● **EXERCISE DIRECTIONS**: Quote only the lines from the top of the listing below down to and including the line with "return lens((back, low), (back, high), 0.016".

— START SUPPLIED DATA —

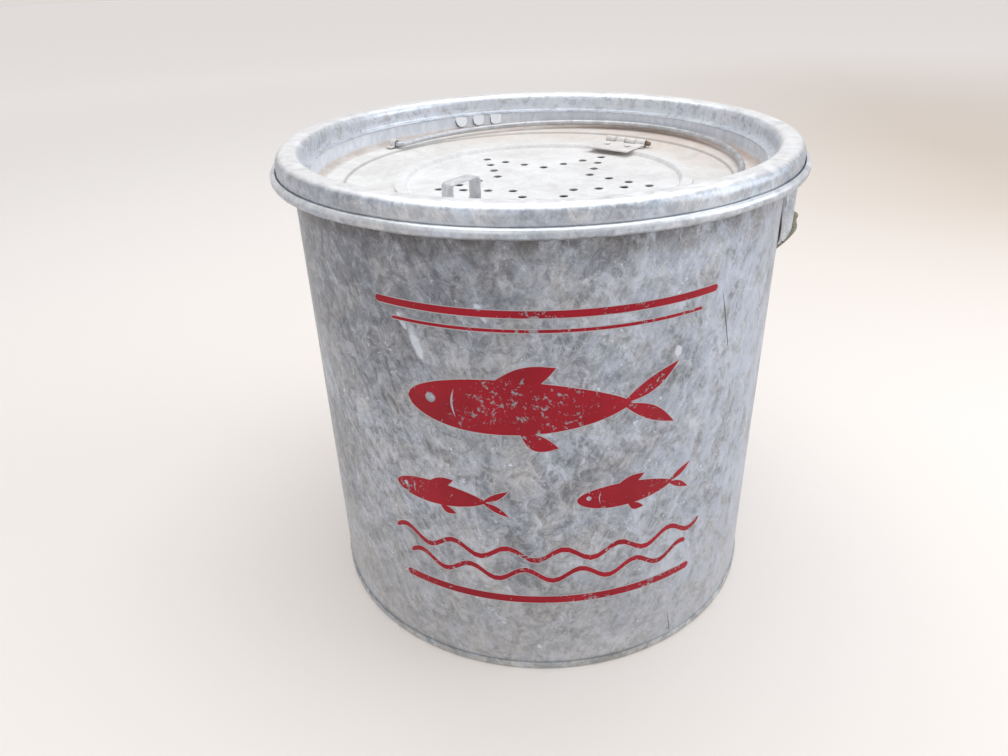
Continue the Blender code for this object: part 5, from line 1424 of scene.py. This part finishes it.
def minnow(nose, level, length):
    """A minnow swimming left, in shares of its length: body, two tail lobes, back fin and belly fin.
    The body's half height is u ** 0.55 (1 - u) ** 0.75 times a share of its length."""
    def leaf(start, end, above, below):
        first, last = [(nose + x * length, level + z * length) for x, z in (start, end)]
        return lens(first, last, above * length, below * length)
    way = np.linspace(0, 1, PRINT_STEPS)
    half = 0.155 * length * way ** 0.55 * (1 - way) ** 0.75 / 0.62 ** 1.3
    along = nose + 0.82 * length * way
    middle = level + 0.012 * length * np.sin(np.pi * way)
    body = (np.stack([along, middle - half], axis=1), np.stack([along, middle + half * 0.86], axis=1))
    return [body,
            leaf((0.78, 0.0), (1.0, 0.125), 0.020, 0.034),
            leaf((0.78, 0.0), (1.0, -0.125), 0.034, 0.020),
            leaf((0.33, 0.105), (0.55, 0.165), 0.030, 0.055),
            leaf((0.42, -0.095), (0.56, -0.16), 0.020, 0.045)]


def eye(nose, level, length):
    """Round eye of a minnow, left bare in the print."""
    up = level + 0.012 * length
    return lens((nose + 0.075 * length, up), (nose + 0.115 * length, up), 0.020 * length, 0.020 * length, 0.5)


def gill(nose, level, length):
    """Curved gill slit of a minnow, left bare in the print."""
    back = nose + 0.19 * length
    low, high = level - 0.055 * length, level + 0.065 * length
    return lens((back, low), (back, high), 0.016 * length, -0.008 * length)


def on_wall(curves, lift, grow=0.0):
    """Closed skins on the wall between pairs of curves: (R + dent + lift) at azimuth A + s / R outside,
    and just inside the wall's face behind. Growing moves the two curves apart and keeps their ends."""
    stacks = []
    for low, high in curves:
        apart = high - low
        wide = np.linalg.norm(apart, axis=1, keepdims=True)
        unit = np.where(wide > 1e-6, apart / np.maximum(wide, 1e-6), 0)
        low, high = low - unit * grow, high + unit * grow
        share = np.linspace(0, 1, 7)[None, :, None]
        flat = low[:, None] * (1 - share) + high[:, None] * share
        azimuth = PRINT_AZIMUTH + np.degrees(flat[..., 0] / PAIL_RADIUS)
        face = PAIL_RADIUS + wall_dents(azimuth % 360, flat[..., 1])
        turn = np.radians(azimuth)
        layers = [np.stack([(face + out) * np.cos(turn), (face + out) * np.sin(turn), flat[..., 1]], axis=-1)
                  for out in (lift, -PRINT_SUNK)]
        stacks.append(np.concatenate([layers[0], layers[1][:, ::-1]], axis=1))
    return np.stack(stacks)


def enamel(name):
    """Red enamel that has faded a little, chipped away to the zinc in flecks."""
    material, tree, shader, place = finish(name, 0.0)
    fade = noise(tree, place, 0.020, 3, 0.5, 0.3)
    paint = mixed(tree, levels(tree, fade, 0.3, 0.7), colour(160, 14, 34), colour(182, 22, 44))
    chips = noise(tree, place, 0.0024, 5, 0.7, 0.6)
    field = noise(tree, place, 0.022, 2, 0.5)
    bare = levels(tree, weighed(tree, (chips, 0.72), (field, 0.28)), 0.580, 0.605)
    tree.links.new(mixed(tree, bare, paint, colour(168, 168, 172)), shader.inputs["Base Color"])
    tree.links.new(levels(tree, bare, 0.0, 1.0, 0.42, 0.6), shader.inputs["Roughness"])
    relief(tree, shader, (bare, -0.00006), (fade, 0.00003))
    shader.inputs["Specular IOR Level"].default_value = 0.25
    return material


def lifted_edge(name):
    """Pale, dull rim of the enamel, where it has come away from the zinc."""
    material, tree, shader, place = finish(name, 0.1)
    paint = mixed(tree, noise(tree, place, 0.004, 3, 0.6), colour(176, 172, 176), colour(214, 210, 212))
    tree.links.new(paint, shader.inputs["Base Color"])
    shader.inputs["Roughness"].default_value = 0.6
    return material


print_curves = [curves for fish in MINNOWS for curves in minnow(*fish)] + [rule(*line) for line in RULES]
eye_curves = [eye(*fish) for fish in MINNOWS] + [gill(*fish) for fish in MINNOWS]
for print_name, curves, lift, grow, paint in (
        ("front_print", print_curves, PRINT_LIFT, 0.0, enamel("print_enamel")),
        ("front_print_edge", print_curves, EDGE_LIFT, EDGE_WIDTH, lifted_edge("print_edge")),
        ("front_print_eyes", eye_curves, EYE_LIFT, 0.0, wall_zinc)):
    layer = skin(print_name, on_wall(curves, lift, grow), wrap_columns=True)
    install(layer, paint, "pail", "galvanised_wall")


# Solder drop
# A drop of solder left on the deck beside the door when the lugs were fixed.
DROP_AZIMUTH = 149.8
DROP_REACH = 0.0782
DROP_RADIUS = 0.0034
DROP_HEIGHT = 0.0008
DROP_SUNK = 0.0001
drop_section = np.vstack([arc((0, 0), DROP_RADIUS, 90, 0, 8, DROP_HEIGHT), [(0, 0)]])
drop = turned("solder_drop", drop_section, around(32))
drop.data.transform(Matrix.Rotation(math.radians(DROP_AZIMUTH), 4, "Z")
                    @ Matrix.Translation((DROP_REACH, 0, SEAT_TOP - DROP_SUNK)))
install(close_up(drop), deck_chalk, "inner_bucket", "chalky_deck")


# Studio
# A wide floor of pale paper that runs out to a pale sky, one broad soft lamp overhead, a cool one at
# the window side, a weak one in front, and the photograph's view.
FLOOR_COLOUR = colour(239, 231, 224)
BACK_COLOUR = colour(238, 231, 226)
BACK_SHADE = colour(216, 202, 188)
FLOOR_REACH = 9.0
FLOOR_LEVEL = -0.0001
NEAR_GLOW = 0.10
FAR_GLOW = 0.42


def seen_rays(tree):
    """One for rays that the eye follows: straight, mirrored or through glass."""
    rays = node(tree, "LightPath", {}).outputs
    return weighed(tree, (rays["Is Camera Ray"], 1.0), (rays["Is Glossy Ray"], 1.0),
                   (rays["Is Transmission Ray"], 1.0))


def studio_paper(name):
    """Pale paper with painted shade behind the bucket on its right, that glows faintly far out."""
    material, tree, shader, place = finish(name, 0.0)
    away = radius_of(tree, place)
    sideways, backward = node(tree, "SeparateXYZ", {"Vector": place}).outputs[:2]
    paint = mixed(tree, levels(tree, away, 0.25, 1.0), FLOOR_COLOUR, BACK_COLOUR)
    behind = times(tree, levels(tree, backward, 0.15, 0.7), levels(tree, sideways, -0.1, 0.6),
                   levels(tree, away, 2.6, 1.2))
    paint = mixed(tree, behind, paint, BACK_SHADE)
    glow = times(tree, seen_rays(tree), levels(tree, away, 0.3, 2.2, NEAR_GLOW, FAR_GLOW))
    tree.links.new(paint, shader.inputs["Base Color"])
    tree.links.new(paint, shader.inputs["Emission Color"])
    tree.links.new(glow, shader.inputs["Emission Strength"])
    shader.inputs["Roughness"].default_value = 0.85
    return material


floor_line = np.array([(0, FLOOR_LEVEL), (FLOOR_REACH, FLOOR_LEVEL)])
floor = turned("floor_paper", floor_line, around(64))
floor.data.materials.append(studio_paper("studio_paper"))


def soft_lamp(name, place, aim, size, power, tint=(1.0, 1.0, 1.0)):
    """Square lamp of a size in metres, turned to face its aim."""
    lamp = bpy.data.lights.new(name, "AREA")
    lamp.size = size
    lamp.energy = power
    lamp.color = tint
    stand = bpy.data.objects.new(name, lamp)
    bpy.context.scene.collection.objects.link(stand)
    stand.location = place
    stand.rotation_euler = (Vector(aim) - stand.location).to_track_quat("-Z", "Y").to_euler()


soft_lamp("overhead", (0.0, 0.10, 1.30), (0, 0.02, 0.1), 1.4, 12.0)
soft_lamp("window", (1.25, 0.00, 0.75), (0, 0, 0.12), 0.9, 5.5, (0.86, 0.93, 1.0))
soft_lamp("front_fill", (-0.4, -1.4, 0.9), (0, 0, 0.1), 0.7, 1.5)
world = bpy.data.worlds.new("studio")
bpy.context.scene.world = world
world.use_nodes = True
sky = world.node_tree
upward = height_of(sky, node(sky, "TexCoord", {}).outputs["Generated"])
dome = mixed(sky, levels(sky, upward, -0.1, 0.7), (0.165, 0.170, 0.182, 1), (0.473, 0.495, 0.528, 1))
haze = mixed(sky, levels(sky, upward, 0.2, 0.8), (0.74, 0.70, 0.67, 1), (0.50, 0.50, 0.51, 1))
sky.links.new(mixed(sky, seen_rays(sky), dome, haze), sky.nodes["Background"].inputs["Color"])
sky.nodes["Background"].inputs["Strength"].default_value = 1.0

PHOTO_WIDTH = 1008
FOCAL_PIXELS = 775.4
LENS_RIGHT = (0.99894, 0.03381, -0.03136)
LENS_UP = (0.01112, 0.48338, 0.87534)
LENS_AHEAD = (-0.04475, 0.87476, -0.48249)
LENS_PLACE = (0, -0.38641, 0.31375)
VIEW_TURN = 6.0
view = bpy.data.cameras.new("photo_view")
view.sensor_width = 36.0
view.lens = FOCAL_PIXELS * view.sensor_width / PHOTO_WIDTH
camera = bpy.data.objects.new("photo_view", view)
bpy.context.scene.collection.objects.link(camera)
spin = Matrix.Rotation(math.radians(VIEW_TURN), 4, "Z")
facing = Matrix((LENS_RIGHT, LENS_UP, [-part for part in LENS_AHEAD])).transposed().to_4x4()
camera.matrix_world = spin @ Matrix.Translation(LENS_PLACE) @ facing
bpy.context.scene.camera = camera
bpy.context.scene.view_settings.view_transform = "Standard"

— END SUPPLIED DATA —

● **FINISHED EXERCISE**:
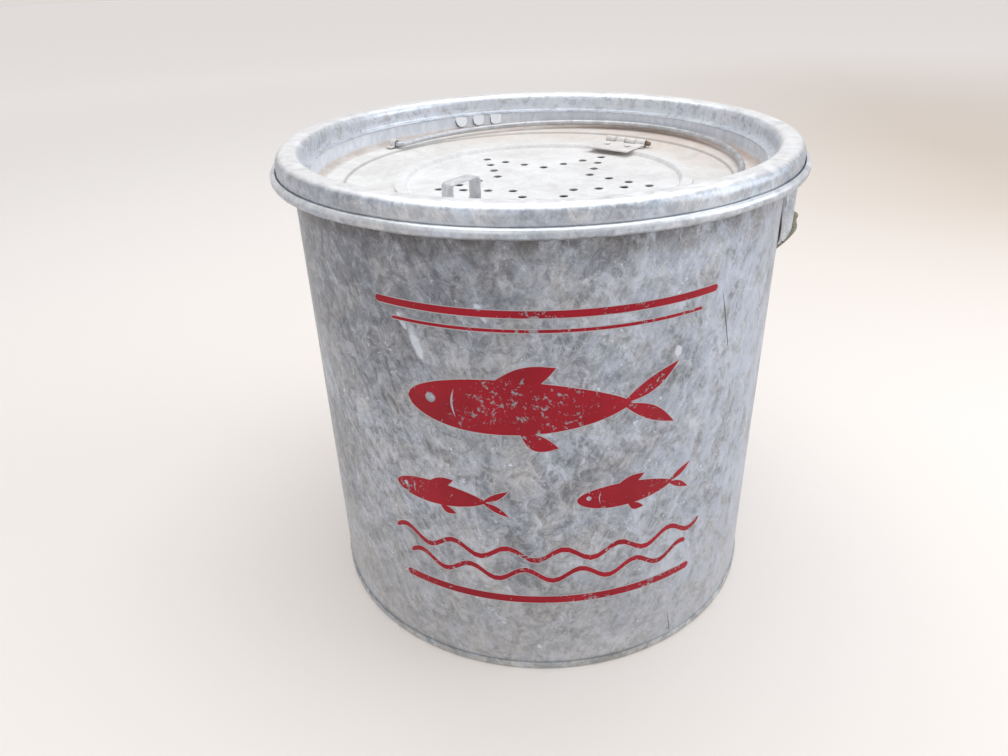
Continue the Blender code for this object: part 5, from line 1424 of scene.py. This part finishes it.
def minnow(nose, level, length):
    """A minnow swimming left, in shares of its length: body, two tail lobes, back fin and belly fin.
    The body's half height is u ** 0.55 (1 - u) ** 0.75 times a share of its length."""
    def leaf(start, end, above, below):
        first, last = [(nose + x * length, level + z * length) for x, z in (start, end)]
        return lens(first, last, above * length, below * length)
    way = np.linspace(0, 1, PRINT_STEPS)
    half = 0.155 * length * way ** 0.55 * (1 - way) ** 0.75 / 0.62 ** 1.3
    along = nose + 0.82 * length * way
    middle = level + 0.012 * length * np.sin(np.pi * way)
    body = (np.stack([along, middle - half], axis=1), np.stack([along, middle + half * 0.86], axis=1))
    return [body,
            leaf((0.78, 0.0), (1.0, 0.125), 0.020, 0.034),
            leaf((0.78, 0.0), (1.0, -0.125), 0.034, 0.020),
            leaf((0.33, 0.105), (0.55, 0.165), 0.030, 0.055),
            leaf((0.42, -0.095), (0.56, -0.16), 0.020, 0.045)]


def eye(nose, level, length):
    """Round eye of a minnow, left bare in the print."""
    up = level + 0.012 * length
    return lens((nose + 0.075 * length, up), (nose + 0.115 * length, up), 0.020 * length, 0.020 * length, 0.5)


def gill(nose, level, length):
    """Curved gill slit of a minnow, left bare in the print."""
    back = nose + 0.19 * length
    low, high = level - 0.055 * length, level + 0.065 * length
    return lens((back, low), (back, high), 0.016 * length, -0.008 * length)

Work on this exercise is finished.